[WORK TO COMPLETE] Return every line of the data below that includes the string "three".

[Begin DATASET CONTENT]

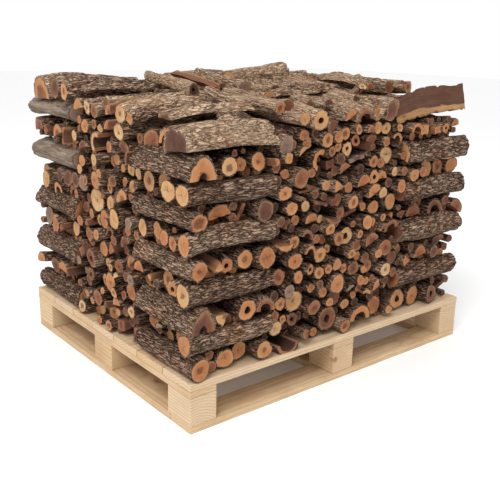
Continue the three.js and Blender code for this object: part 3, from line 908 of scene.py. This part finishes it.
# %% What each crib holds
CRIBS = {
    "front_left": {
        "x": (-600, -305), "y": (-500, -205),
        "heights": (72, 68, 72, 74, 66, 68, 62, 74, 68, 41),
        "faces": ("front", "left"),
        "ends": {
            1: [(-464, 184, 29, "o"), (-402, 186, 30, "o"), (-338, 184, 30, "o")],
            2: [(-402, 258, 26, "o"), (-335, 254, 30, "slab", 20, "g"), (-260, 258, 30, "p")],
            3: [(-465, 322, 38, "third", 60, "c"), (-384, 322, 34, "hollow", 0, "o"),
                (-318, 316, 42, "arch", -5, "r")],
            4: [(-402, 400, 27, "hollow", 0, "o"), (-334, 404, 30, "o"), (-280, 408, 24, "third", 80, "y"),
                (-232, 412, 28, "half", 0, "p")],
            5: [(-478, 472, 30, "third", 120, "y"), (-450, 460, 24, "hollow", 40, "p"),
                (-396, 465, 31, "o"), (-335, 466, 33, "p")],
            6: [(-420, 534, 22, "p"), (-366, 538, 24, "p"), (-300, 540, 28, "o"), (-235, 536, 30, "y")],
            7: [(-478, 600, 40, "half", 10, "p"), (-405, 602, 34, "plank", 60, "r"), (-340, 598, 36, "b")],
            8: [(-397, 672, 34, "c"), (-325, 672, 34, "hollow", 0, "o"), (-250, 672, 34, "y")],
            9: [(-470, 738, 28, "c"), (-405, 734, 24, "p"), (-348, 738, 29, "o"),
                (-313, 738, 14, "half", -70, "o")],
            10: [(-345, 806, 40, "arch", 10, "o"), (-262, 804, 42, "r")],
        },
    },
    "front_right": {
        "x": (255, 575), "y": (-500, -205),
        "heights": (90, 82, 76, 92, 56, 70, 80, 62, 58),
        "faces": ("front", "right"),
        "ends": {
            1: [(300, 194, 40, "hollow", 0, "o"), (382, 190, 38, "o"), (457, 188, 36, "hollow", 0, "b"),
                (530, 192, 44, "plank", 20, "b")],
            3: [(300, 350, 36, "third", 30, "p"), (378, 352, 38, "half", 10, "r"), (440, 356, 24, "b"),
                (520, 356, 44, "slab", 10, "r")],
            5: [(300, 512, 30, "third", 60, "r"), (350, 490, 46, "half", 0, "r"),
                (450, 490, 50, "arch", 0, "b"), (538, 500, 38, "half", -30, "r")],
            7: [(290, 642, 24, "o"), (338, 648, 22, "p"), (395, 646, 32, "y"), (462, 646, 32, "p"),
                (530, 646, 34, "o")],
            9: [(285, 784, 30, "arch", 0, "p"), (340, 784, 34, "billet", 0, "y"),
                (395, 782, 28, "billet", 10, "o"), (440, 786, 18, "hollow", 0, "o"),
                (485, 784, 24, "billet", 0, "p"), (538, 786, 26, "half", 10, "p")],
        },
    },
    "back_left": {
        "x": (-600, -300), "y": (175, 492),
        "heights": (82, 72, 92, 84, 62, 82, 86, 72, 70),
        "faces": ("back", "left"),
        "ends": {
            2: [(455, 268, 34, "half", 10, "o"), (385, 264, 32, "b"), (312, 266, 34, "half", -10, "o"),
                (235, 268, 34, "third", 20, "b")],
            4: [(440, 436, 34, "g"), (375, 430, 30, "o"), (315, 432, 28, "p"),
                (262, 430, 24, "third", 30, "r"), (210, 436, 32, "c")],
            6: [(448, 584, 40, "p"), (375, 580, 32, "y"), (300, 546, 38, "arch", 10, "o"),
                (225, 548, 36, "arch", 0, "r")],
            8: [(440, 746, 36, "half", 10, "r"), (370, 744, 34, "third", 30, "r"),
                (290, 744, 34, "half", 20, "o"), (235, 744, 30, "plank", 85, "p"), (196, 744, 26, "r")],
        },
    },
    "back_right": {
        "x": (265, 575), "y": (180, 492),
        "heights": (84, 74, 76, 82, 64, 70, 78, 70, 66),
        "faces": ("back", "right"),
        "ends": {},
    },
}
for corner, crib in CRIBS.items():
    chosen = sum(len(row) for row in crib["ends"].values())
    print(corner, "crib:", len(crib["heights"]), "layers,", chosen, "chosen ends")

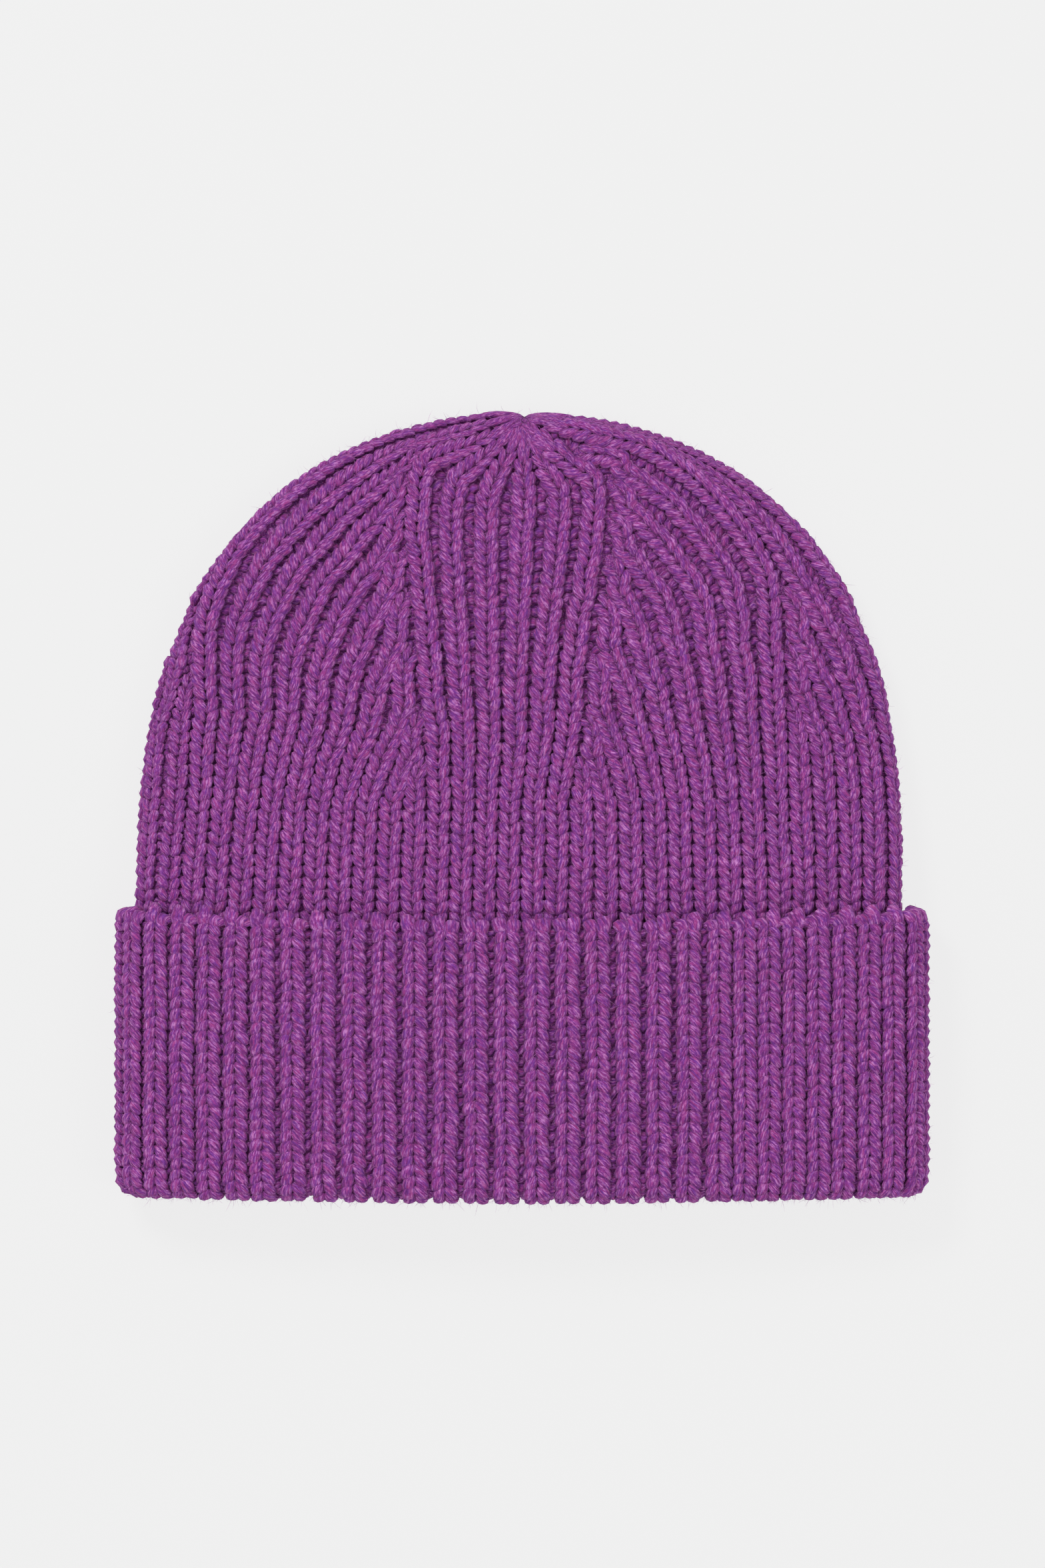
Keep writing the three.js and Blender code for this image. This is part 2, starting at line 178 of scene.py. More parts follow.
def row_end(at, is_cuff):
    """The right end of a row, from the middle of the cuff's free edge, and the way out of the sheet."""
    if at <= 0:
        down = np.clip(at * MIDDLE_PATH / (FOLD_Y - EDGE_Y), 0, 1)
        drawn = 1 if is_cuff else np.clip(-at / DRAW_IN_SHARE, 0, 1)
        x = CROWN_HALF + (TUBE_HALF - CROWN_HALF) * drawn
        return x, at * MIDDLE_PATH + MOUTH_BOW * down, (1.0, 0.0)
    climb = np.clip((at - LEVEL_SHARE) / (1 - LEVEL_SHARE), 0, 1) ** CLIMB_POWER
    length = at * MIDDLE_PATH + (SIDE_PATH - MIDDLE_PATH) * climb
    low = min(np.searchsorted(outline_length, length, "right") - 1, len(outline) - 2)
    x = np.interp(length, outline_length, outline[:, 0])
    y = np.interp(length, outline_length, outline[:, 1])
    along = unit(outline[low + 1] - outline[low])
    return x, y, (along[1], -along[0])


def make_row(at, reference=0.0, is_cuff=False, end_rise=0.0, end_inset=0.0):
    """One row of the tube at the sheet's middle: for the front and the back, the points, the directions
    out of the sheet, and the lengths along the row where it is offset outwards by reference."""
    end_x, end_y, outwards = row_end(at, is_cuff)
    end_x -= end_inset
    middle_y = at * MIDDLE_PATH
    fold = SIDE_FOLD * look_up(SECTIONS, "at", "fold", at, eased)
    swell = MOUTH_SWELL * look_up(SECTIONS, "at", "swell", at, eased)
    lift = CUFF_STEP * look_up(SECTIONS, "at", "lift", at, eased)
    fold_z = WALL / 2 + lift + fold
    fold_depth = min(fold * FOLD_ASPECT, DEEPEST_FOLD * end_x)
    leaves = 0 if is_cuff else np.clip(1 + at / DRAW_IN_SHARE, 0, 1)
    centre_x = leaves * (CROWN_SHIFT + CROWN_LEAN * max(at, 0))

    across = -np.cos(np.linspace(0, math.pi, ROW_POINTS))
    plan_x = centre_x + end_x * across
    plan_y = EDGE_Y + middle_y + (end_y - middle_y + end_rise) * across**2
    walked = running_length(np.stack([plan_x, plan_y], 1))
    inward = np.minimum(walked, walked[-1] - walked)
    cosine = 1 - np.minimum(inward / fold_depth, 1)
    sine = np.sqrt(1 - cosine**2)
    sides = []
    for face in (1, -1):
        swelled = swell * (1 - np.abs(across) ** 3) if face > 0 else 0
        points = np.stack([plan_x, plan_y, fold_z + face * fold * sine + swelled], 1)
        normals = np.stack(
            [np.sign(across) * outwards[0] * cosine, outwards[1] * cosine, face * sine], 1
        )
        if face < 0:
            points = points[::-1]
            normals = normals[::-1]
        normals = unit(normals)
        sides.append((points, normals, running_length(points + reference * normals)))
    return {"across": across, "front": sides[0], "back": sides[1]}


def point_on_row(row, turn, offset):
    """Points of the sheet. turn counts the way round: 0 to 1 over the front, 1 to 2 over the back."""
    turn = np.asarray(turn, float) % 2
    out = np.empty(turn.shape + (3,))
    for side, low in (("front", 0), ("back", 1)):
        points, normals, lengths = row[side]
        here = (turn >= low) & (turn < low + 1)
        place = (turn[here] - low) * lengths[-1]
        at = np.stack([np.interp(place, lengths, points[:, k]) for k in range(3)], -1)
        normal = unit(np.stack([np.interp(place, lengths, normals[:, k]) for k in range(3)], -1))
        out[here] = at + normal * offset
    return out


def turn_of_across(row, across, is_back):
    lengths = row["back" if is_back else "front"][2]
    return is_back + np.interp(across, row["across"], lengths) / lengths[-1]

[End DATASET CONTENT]

[EXERCISE SOLUTION]
Continue the three.js and Blender code for this object: part 3, from line 908 of scene.py. This part finishes it.
Keep writing the three.js and Blender code for this image. This is part 2, starting at line 178 of scene.py. More parts follow.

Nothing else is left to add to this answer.